## Work instructions:
Extract the complete data exactly as given.

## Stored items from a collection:
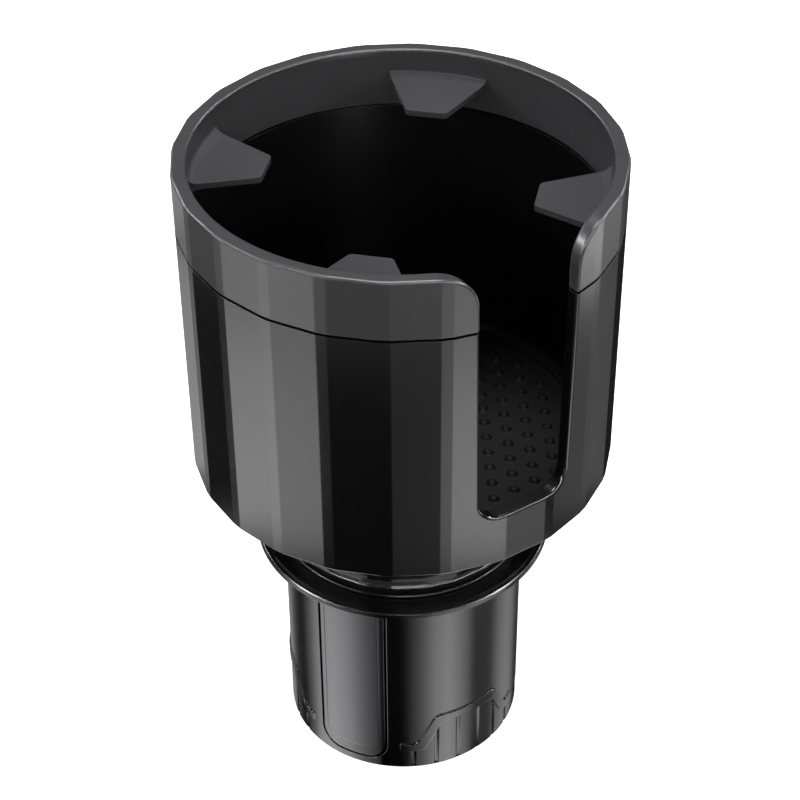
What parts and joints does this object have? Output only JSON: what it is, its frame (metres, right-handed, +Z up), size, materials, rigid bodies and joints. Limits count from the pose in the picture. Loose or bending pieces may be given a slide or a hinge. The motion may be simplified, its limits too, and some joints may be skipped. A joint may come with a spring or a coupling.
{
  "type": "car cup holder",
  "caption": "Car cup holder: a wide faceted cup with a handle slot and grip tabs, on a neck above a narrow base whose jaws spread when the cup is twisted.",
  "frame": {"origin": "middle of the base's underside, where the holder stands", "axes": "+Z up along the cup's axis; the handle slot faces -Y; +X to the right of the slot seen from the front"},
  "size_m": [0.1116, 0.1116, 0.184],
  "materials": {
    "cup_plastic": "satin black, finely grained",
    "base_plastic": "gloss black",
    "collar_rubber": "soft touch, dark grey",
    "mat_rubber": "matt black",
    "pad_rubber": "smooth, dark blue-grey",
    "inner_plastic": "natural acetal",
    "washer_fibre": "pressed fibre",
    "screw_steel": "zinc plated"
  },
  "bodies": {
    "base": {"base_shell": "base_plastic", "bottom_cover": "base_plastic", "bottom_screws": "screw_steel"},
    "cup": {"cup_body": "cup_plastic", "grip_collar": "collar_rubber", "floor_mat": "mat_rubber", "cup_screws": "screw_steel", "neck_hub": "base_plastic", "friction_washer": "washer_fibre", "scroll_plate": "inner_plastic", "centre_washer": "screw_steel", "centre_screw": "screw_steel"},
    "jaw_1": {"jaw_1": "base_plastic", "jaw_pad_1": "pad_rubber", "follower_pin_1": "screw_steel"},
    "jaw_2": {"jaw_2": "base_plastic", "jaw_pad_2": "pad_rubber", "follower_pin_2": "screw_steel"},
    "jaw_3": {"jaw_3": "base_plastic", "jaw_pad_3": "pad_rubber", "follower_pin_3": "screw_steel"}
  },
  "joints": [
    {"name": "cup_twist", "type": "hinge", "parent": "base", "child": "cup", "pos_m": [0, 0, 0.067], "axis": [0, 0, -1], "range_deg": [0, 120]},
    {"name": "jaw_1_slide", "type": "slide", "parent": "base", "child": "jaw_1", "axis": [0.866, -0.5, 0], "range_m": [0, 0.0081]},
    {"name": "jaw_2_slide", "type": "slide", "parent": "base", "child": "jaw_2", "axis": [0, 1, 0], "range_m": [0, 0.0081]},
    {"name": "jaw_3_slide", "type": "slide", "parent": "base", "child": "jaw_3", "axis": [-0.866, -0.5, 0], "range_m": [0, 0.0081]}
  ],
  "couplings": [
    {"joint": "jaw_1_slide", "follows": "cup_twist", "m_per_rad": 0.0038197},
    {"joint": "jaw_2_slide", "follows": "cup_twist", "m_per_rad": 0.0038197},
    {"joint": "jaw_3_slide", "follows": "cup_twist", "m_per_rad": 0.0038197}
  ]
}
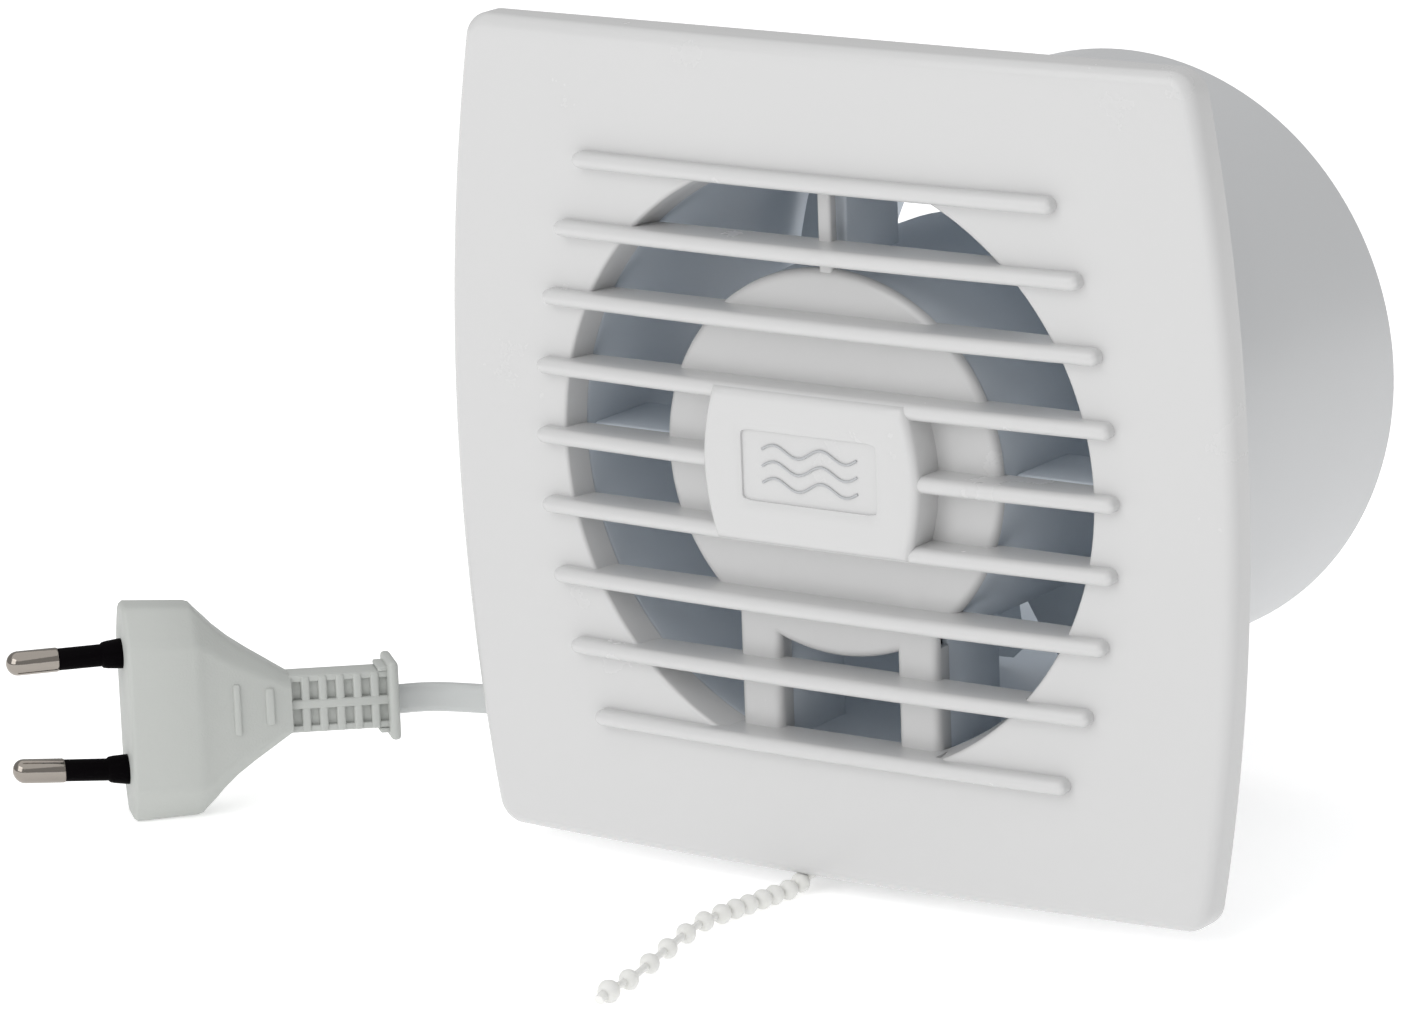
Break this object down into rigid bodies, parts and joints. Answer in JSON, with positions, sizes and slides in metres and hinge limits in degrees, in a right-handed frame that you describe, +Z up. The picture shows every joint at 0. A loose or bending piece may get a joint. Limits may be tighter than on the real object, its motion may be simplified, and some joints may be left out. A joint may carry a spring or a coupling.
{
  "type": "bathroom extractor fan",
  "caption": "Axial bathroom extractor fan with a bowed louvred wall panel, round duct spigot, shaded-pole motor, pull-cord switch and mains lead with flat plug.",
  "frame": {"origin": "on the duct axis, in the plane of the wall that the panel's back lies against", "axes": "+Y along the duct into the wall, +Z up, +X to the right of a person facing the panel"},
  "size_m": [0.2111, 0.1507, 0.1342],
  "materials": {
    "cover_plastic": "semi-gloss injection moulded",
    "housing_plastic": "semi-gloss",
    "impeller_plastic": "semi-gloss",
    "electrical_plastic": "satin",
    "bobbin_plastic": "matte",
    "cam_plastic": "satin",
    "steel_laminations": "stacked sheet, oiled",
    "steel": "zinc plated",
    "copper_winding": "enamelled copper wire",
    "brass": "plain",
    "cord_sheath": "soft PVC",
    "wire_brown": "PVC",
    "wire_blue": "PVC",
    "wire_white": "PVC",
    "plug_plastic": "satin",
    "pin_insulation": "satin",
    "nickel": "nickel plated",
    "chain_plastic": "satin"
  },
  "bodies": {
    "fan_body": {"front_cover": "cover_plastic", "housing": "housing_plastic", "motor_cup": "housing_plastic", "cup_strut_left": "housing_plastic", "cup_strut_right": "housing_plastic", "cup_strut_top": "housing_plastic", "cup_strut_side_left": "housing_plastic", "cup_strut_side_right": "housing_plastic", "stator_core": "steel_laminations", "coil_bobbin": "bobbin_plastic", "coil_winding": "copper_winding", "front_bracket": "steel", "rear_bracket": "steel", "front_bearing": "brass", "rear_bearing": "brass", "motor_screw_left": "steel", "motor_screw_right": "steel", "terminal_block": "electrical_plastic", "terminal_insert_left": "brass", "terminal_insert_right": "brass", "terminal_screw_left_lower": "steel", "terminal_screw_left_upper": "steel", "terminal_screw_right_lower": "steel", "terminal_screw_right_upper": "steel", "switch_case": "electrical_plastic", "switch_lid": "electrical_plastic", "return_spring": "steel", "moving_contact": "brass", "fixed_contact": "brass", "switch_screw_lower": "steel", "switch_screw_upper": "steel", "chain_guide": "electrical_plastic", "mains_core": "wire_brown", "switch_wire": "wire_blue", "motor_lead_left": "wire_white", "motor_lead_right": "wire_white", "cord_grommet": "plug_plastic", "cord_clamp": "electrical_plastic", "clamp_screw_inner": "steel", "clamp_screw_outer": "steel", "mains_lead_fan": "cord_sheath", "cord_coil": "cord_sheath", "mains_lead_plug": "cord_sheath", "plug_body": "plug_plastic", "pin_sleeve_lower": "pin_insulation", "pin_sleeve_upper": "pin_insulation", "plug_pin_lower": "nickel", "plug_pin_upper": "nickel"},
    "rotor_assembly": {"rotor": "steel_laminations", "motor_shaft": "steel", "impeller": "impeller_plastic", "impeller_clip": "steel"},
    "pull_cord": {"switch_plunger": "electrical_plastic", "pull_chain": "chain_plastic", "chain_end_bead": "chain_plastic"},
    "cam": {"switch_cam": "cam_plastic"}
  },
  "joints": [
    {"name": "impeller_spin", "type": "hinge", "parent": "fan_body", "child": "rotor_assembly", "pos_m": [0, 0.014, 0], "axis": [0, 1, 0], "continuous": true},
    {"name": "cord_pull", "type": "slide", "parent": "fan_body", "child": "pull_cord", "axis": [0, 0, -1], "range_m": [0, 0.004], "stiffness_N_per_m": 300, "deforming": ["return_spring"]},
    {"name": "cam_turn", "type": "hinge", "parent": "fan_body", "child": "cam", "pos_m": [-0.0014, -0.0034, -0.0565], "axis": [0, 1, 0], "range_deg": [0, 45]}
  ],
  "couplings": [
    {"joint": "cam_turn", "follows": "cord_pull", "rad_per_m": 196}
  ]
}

## Worked solution:
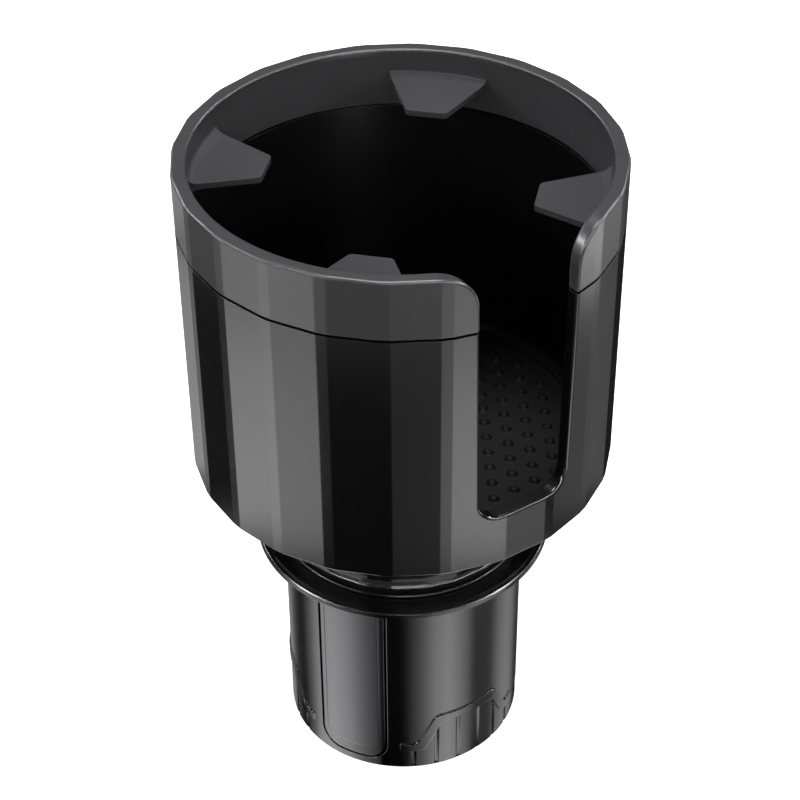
What parts and joints does this object have? Output only JSON: what it is, its frame (metres, right-handed, +Z up), size, materials, rigid bodies and joints. Limits count from the pose in the picture. Loose or bending pieces may be given a slide or a hinge. The motion may be simplified, its limits too, and some joints may be skipped. A joint may come with a spring or a coupling.
{
  "type": "car cup holder",
  "caption": "Car cup holder: a wide faceted cup with a handle slot and grip tabs, on a neck above a narrow base whose jaws spread when the cup is twisted.",
  "frame": {"origin": "middle of the base's underside, where the holder stands", "axes": "+Z up along the cup's axis; the handle slot faces -Y; +X to the right of the slot seen from the front"},
  "size_m": [0.1116, 0.1116, 0.184],
  "materials": {
    "cup_plastic": "satin black, finely grained",
    "base_plastic": "gloss black",
    "collar_rubber": "soft touch, dark grey",
    "mat_rubber": "matt black",
    "pad_rubber": "smooth, dark blue-grey",
    "inner_plastic": "natural acetal",
    "washer_fibre": "pressed fibre",
    "screw_steel": "zinc plated"
  },
  "bodies": {
    "base": {"base_shell": "base_plastic", "bottom_cover": "base_plastic", "bottom_screws": "screw_steel"},
    "cup": {"cup_body": "cup_plastic", "grip_collar": "collar_rubber", "floor_mat": "mat_rubber", "cup_screws": "screw_steel", "neck_hub": "base_plastic", "friction_washer": "washer_fibre", "scroll_plate": "inner_plastic", "centre_washer": "screw_steel", "centre_screw": "screw_steel"},
    "jaw_1": {"jaw_1": "base_plastic", "jaw_pad_1": "pad_rubber", "follower_pin_1": "screw_steel"},
    "jaw_2": {"jaw_2": "base_plastic", "jaw_pad_2": "pad_rubber", "follower_pin_2": "screw_steel"},
    "jaw_3": {"jaw_3": "base_plastic", "jaw_pad_3": "pad_rubber", "follower_pin_3": "screw_steel"}
  },
  "joints": [
    {"name": "cup_twist", "type": "hinge", "parent": "base", "child": "cup", "pos_m": [0, 0, 0.067], "axis": [0, 0, -1], "range_deg": [0, 120]},
    {"name": "jaw_1_slide", "type": "slide", "parent": "base", "child": "jaw_1", "axis": [0.866, -0.5, 0], "range_m": [0, 0.0081]},
    {"name": "jaw_2_slide", "type": "slide", "parent": "base", "child": "jaw_2", "axis": [0, 1, 0], "range_m": [0, 0.0081]},
    {"name": "jaw_3_slide", "type": "slide", "parent": "base", "child": "jaw_3", "axis": [-0.866, -0.5, 0], "range_m": [0, 0.0081]}
  ],
  "couplings": [
    {"joint": "jaw_1_slide", "follows": "cup_twist", "m_per_rad": 0.0038197},
    {"joint": "jaw_2_slide", "follows": "cup_twist", "m_per_rad": 0.0038197},
    {"joint": "jaw_3_slide", "follows": "cup_twist", "m_per_rad": 0.0038197}
  ]
}
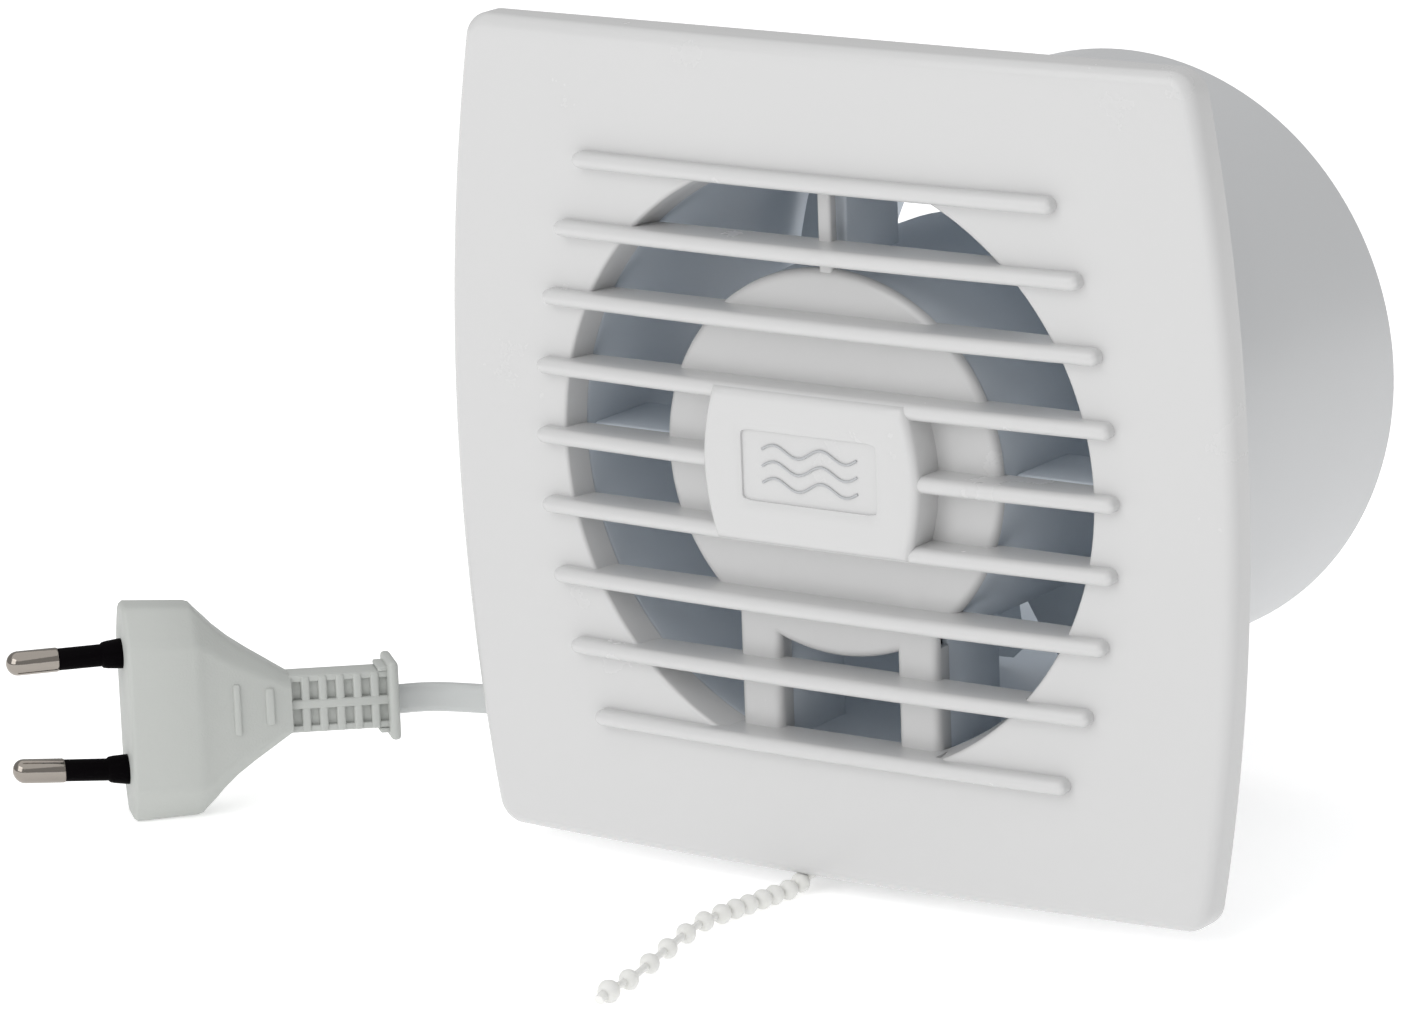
Break this object down into rigid bodies, parts and joints. Answer in JSON, with positions, sizes and slides in metres and hinge limits in degrees, in a right-handed frame that you describe, +Z up. The picture shows every joint at 0. A loose or bending piece may get a joint. Limits may be tighter than on the real object, its motion may be simplified, and some joints may be left out. A joint may carry a spring or a coupling.
{
  "type": "bathroom extractor fan",
  "caption": "Axial bathroom extractor fan with a bowed louvred wall panel, round duct spigot, shaded-pole motor, pull-cord switch and mains lead with flat plug.",
  "frame": {"origin": "on the duct axis, in the plane of the wall that the panel's back lies against", "axes": "+Y along the duct into the wall, +Z up, +X to the right of a person facing the panel"},
  "size_m": [0.2111, 0.1507, 0.1342],
  "materials": {
    "cover_plastic": "semi-gloss injection moulded",
    "housing_plastic": "semi-gloss",
    "impeller_plastic": "semi-gloss",
    "electrical_plastic": "satin",
    "bobbin_plastic": "matte",
    "cam_plastic": "satin",
    "steel_laminations": "stacked sheet, oiled",
    "steel": "zinc plated",
    "copper_winding": "enamelled copper wire",
    "brass": "plain",
    "cord_sheath": "soft PVC",
    "wire_brown": "PVC",
    "wire_blue": "PVC",
    "wire_white": "PVC",
    "plug_plastic": "satin",
    "pin_insulation": "satin",
    "nickel": "nickel plated",
    "chain_plastic": "satin"
  },
  "bodies": {
    "fan_body": {"front_cover": "cover_plastic", "housing": "housing_plastic", "motor_cup": "housing_plastic", "cup_strut_left": "housing_plastic", "cup_strut_right": "housing_plastic", "cup_strut_top": "housing_plastic", "cup_strut_side_left": "housing_plastic", "cup_strut_side_right": "housing_plastic", "stator_core": "steel_laminations", "coil_bobbin": "bobbin_plastic", "coil_winding": "copper_winding", "front_bracket": "steel", "rear_bracket": "steel", "front_bearing": "brass", "rear_bearing": "brass", "motor_screw_left": "steel", "motor_screw_right": "steel", "terminal_block": "electrical_plastic", "terminal_insert_left": "brass", "terminal_insert_right": "brass", "terminal_screw_left_lower": "steel", "terminal_screw_left_upper": "steel", "terminal_screw_right_lower": "steel", "terminal_screw_right_upper": "steel", "switch_case": "electrical_plastic", "switch_lid": "electrical_plastic", "return_spring": "steel", "moving_contact": "brass", "fixed_contact": "brass", "switch_screw_lower": "steel", "switch_screw_upper": "steel", "chain_guide": "electrical_plastic", "mains_core": "wire_brown", "switch_wire": "wire_blue", "motor_lead_left": "wire_white", "motor_lead_right": "wire_white", "cord_grommet": "plug_plastic", "cord_clamp": "electrical_plastic", "clamp_screw_inner": "steel", "clamp_screw_outer": "steel", "mains_lead_fan": "cord_sheath", "cord_coil": "cord_sheath", "mains_lead_plug": "cord_sheath", "plug_body": "plug_plastic", "pin_sleeve_lower": "pin_insulation", "pin_sleeve_upper": "pin_insulation", "plug_pin_lower": "nickel", "plug_pin_upper": "nickel"},
    "rotor_assembly": {"rotor": "steel_laminations", "motor_shaft": "steel", "impeller": "impeller_plastic", "impeller_clip": "steel"},
    "pull_cord": {"switch_plunger": "electrical_plastic", "pull_chain": "chain_plastic", "chain_end_bead": "chain_plastic"},
    "cam": {"switch_cam": "cam_plastic"}
  },
  "joints": [
    {"name": "impeller_spin", "type": "hinge", "parent": "fan_body", "child": "rotor_assembly", "pos_m": [0, 0.014, 0], "axis": [0, 1, 0], "continuous": true},
    {"name": "cord_pull", "type": "slide", "parent": "fan_body", "child": "pull_cord", "axis": [0, 0, -1], "range_m": [0, 0.004], "stiffness_N_per_m": 300, "deforming": ["return_spring"]},
    {"name": "cam_turn", "type": "hinge", "parent": "fan_body", "child": "cam", "pos_m": [-0.0014, -0.0034, -0.0565], "axis": [0, 1, 0], "range_deg": [0, 45]}
  ],
  "couplings": [
    {"joint": "cam_turn", "follows": "cord_pull", "rad_per_m": 196}
  ]
}